Al 27esimo giorno di scontri non si ferma la violenza che sta sconvolgendo il Sudan. L’aviazione, saldamente nelle mani dei governativi del generale Al-Burhan, ha martellato le posizioni dei paramilitari nelle zone residenziali di Khartoum, Khartoum North e Omdurman cercando di costringere le Forze di Supporto Rapido di Mohamed Hamdan Dagalo ad abbandonare i siti strategici occupati dal 15 aprile, inizio del conflitto.
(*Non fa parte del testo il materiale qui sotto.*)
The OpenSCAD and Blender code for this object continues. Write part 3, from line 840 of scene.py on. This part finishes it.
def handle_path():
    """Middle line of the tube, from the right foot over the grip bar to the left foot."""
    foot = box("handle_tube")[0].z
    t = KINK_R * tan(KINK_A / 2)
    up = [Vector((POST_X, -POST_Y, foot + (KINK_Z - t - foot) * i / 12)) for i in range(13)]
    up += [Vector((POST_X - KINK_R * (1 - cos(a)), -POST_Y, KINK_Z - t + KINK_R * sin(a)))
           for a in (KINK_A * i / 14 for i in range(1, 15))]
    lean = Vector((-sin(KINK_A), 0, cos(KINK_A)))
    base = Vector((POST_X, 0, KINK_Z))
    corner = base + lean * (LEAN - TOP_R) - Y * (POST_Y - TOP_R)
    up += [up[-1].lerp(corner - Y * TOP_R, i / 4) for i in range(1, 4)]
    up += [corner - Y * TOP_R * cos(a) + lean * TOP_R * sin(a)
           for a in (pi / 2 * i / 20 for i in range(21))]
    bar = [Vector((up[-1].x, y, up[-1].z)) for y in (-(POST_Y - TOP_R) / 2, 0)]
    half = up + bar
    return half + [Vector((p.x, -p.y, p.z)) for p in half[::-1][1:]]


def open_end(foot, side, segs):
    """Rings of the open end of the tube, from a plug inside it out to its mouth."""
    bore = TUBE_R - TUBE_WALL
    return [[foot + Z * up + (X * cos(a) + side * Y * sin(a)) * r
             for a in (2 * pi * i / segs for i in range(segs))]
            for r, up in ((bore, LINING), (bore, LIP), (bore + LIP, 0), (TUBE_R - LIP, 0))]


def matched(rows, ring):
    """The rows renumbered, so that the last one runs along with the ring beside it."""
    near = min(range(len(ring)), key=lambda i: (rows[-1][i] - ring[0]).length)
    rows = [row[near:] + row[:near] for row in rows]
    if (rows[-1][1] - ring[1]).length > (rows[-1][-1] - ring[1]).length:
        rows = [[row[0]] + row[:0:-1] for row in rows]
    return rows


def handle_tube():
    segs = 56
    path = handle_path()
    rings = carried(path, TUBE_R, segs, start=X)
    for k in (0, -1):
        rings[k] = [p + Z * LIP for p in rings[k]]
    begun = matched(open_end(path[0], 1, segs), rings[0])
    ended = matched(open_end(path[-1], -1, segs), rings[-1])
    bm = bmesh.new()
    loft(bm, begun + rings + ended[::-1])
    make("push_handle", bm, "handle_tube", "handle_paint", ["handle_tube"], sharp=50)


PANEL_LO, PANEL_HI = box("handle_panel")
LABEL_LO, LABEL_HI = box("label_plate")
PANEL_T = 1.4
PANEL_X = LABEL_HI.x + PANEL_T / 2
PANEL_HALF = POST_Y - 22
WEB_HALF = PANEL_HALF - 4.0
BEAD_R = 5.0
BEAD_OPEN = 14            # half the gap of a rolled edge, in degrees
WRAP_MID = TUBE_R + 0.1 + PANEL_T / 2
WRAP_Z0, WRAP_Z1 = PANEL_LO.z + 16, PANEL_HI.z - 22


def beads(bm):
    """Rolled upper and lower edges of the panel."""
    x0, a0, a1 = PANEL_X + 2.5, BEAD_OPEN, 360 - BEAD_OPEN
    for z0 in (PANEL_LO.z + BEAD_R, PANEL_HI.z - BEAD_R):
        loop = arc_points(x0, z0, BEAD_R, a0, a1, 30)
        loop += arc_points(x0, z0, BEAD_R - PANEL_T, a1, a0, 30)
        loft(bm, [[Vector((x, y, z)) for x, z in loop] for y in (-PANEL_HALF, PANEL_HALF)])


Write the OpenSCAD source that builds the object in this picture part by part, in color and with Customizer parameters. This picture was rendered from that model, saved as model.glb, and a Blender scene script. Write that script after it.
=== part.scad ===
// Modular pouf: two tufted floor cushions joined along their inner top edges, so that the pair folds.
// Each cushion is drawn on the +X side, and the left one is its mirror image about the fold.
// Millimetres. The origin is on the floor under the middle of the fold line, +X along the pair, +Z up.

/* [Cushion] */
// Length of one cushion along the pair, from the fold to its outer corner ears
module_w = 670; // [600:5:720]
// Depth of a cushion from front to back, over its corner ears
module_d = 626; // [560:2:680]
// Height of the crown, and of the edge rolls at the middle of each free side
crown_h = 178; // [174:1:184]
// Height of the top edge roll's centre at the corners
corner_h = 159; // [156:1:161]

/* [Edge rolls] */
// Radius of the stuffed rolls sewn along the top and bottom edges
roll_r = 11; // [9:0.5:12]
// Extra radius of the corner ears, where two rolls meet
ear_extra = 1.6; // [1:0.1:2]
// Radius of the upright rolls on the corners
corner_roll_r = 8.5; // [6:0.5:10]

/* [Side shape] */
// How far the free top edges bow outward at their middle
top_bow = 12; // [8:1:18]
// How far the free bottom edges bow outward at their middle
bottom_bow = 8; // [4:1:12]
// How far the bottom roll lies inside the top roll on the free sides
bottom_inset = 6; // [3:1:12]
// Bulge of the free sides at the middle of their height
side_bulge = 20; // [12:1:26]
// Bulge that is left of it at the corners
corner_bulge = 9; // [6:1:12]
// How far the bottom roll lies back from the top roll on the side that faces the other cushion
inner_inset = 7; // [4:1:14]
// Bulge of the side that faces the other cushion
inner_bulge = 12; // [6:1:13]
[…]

LA POPOLAZIONE ha riferito di battaglie per le strade in diversi quartieri della capitale, mentre la città gemella di Omdurman è sotto il fuoco dell’artiglieria controllata dagli uomini di Dagalo. Le Rfs hanno affermato che il palazzo presidenziale, luogo simbolo del potere sudanese, sarebbe stato distrutto dai bombardamenti dell’aviazione, ma alcune immagini di droni riportate da Reuters sembrano smentire questa affermazione. La furia dei combattimenti non ha risparmiato nemmeno lo zoo di Khartoum dove secondo il direttore Sara Abdalla gli animali sarebbero tutti morti di fame o sotto le bombe, compreso un vecchio coccodrillo che viveva nel giardino zoologico da decenni.
La guerra civile sudanese non si concentra soltanto sulla capitale: coinvolge ben 12 su 18 province, ma gli scontri più duri sono in Darfur dove si registrano oltre cento vittime. A Geneina, capitale della provincia, le tribù arabe combattono al fianco delle Fsr e usano la situazione per regolare vecchi conti con gli abitanti tribali della regione. Ieri a el Obeid, capoluogo del Kordofan settentrionale a circa 350 chilometri da Khartoum, un battaglione dell’esercito ha affrontato per le strade i paramilitari del luogo dando vita ad un sanguinoso conflitto. Il corrispondente di Al Jazeera ha riportato testimonianze di corpi abbandonati lungo le strade della capitale perché gli ospedali sono quasi completamente stati distrutti dai combattimenti. Il World Food Programme ha lanciato l’allarme per altri due milioni e mezzo di persone che, a causa del conflitto, potrebbero scivolare nella fame portando a 19 milioni il numero di sudanesi che necessitano di aiuti per sopravvivere.

L’AGENZIA UMANITARIA Islam Relief ha ribadito l’impossibilità di far pervenire aiuti a Khartoum per l’estrema insicurezza di tutte le vie di comunicazione. Gli aiuti umanitari provenienti dall’Unione europea e dagli stati del Golfo Persico sono fermi a Port Sudan, l’unica via di accesso sicura del Paese, mentre secondo le Nazioni unite circa 700mila persone hanno già dovuto abbandonare le proprie case e oltre 150mila hanno lasciato il Paese.

Intanto a Gedda da sabato vanno lentamente avanti le trattative fra i rappresentanti dei due generali che stanno dilaniando il Sudan. Per la prima volta, dopo tanti cessate il fuoco non rispettati, sembra che sia sul tavolo una reale possibilità di tregua, almeno umanitaria. Questi colloqui, fortemente voluti da Stati uniti ed Arabia Saudita, vedono i negoziatori cautamente ottimisti in vista dell’apertura di veri corridoi umanitari che possano risparmiare almeno i civili. Il Senato Usa ha esortato la nomina di un inviato speciale per il Sudan e la sottosegretaria di Stato Victoria Nuland si sta impegnando personalmente per tenere aperta la trattativa, anche se secondo un diplomatico saudita un cessate il fuoco definitivo non è nemmeno all’ordine del giorno perché entrambi i contendenti sono convinti di poter vincere sul campo.

PROPRIO DAL CAMPO invece arrivano notizie di continue diserzioni fra le fila dei paramilitari, con alti ufficiale che hanno schierato le loro truppe al fianco dell’esercito abbandonando le Forze di supporto rapido. Mentre a Port Sudan alcune centinaia di membri della tribù Beja hanno manifestato chiedendo di essere armati per andare a combattere al fianco dei governativi con il rischio di allargare ancora di più il conflitto.